Tremors mapped by the Pacific Northwest Seismic Network on Sunday. ()

Tremors mapped by the Pacific Northwest Seismic Network on Sunday. ()

WEEKEND REWIND: Expert: Thousands of rumbles registered in region, but real quake activity unlikely amid slow slip and tremor episodes

PORT ANGELES — The multitude of slow slip tremors geologists have measured over the past few days in the Pacific Northwest are not unusual and probably don’t portend earthquake activity, experts said.

Since New Year’s Day, the Pacific Northwest Seismic Network has registered over 2,000 of the low slip and tremor events beneath the Peninsula, the Strait of Juan de Fuca and Vancouver Island, according to The Outdoor Society — a online magazine celebrating outdoor recreation based in Olympia.

The tremors began registering Dec. 19 on Vancouver Island north of Victoria, eventually expanding south across the Strait and into Washington state.

On Tuesday, most registered tremors occurred in eastern Clallam County.

Episodic tremor and slip is a seismological phenomenon observed in some subduction zones, including the Cascadia Subduction Zone, which lies beneath the North Olympic Peninsula, according to geologists.

The phenomenon occurs in the Pacific Northwest as part of cyclical 14-month spans and is characterized by non-earthquake seismic rumbling, or tremor, and slow slip along the interface separating the Juan de Fuca and North America plates, they said.

The phenomenon also has been observed by geologists globally in Japan, Mexico and New Zealand.
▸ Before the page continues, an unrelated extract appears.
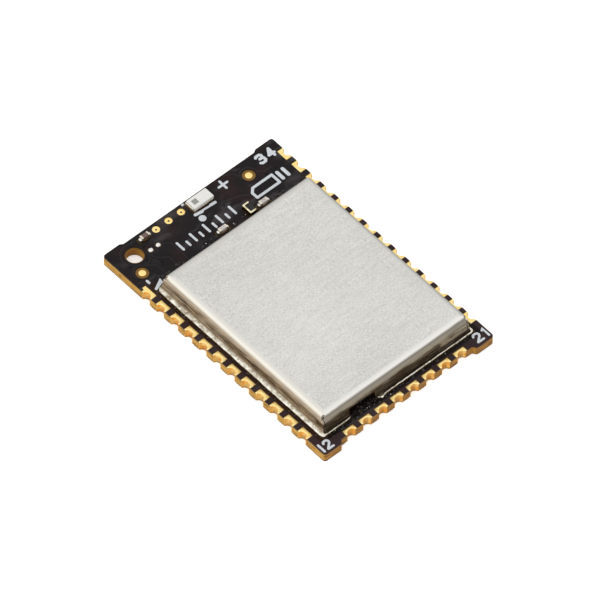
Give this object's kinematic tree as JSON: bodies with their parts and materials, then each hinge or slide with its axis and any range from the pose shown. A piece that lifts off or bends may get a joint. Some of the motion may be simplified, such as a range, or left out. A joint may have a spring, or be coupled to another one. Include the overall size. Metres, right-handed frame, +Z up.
{
  "type": "shielded radio module",
  "caption": "Surface-mount radio module: black circuit board with gold castellated edge pads, a folded metal shield can and a ceramic chip antenna.",
  "frame": {"origin": "centre of the underside of the board, at the lower coat of solder mask", "axes": "+Y along the board towards the antenna end, +X across it to the right with the antenna end away, +Z up through the shield can"},
  "size_m": [0.013, 0.019, 0.002],
  "materials": {
    "laminate": "bare glass-fibre laminate, ochre at the cut edges",
    "solder_mask": "black lacquer coat with a soft gloss",
    "gold_plate": "immersion gold over copper, satin",
    "shield_steel": "tin-plated sheet with a fine grain across the top",
    "solder": "bright reflowed solder",
    "white_ceramic": "fired ceramic, off-white",
    "brown_ceramic": "fired ceramic, brown",
    "grey_ceramic": "fired ceramic, pinkish grey",
    "cap_metal": "tinned end caps",
    "chip_black": "moulded black package",
    "core_grey": "pressed ferrite",
    "lid_metal": "plated lid"
  },
  "bodies": {
    "root": {"board_laminate": "laminate", "solder_mask_top": "solder_mask", "solder_mask_bottom": "solder_mask", "pad_01": "gold_plate", "pad_02": "gold_plate", "pad_03": "gold_plate", "pad_04": "gold_plate", "pad_05": "gold_plate", "pad_06": "gold_plate", "pad_07": "gold_plate", "pad_08": "gold_plate", "pad_09": "gold_plate", "pad_10": "gold_plate", "pad_11": "gold_plate", "pad_12": "gold_plate", "pad_13": "gold_plate", "pad_14": "gold_plate", "pad_15": "gold_plate", "pad_16": "gold_plate", "pad_17": "gold_plate", "pad_18": "gold_plate", "pad_19": "gold_plate", "pad_20": "gold_plate", "pad_21": "gold_plate", "pad_22": "gold_plate", "pad_23": "gold_plate", "pad_24": "gold_plate", "pad_25": "gold_plate", "pad_26": "gold_plate", "pad_27": "gold_plate", "pad_28": "gold_plate", "pad_29": "gold_plate", "pad_30": "gold_plate", "pad_31": "gold_plate", "pad_32": "gold_plate", "pad_33": "gold_plate", "pad_34": "gold_plate", "fiducial_dots": "gold_plate", "test_pads": "gold_plate", "shield_land": "gold_plate", "component_lands": "gold_plate", "shield_can": "shield_steel", "shield_solder": "solder", "chip_antenna": "white_ceramic", "antenna_terminals": "cap_metal", "tuning_capacitor": "brown_ceramic", "left_edge_capacitor": "grey_ceramic", "right_edge_capacitor": "grey_ceramic", "chip_end_caps": "cap_metal", "chip_solder": "solder", "matching_inductor": "chip_black", "inductor_bracket": "gold_plate", "radio_chip": "chip_black", "front_end_chip": "chip_black", "main_crystal": "white_ceramic", "clock_crystal": "white_ceramic", "crystal_lids": "lid_metal", "power_inductor": "core_grey", "bypass_capacitors": "brown_ceramic"}
  },
  "joints": []
}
The recent activity is not necessarily indicative of an impending earthquake, said John Vidale, Pacific Northwest Seismic Network director, from Seattle.

“We don’t think the ongoing tremors [are] dangerous,” he said.

“They might trigger an earthquake, but probably it won’t. If it triggers anything, it probably wouldn’t be anything big.”

And while geologists have “learned never to say it is never going to happen . . . it is certainly nothing to get alarmed about,” he said.

Beginning at 12:15 a.m. Monday, the Pacific Northwest Seismic Network — headquartered at the University of Washington in Seattle — plotted more than 400 slow slip and tremor episodes registered by seismology equipment installed throughout the Pacific Northwest.

The slow slip and tremor episodes were recorded as far southeast as Quilcene, as far west as Joyce and as far north as Hillcrest in British Columbia, according to an interactive map found online at www.pnsn.org/tremor.

Each event is marked with a dot on the map.

“Each dot is actually five minutes of detection, so it is basically a continuous process,” Vidale said.

“It is going to rumble for weeks as the slow slip progresses along the faults. So those dots are not earthquakes; they are just a detection that the fault is rumbling down there at the location from where we think the activity is.”

The vast majority of tremors cannot generally be felt or even observed without very precise equipment, Vidale said.

“This is imperceptible to people,” he said.

The tremors plotted on the map are “something that we see about once a year in this region in an episode that lasts a few weeks or a month, and it indicates that the plate interface is moving maybe an inch, very slowly, but it kind of rumbles while it is moving,” Vidale said.

“Any particular spot moves for a day or two, but it takes a couple of weeks for the episode to run down the length it is going to run.”

And while geologists speculate the tremors “might make it as far south as Olympia, [they] might run out of steam today, for all we know,” Vidale said.

“We are just watching to see what happens.”

The events are not aftershocks of the magnitude-4.8 earthquake that hit northeast of Victoria on Dec. 29, Vidale said.

“We haven’t seen any aftershocks from that earthquake under Vancouver [Island] — not a single one, which is actually not shocking for a deep earthquake,” he said.

“That one was 50 kilometers [31 miles] deep. Those deep events just don’t have many aftershocks.”

However, that earthquake might be the result of a slow slip, he said.

The slow slip “might have triggered that earthquake under Vancouver [Island] because it does shift those stresses a little bit in the region,” Vidale said.

“But we don’t see any effect from the earthquake on the tremor, in this case,” he said.

“That is unusual because usually, a tremor doesn’t trigger much of anything.”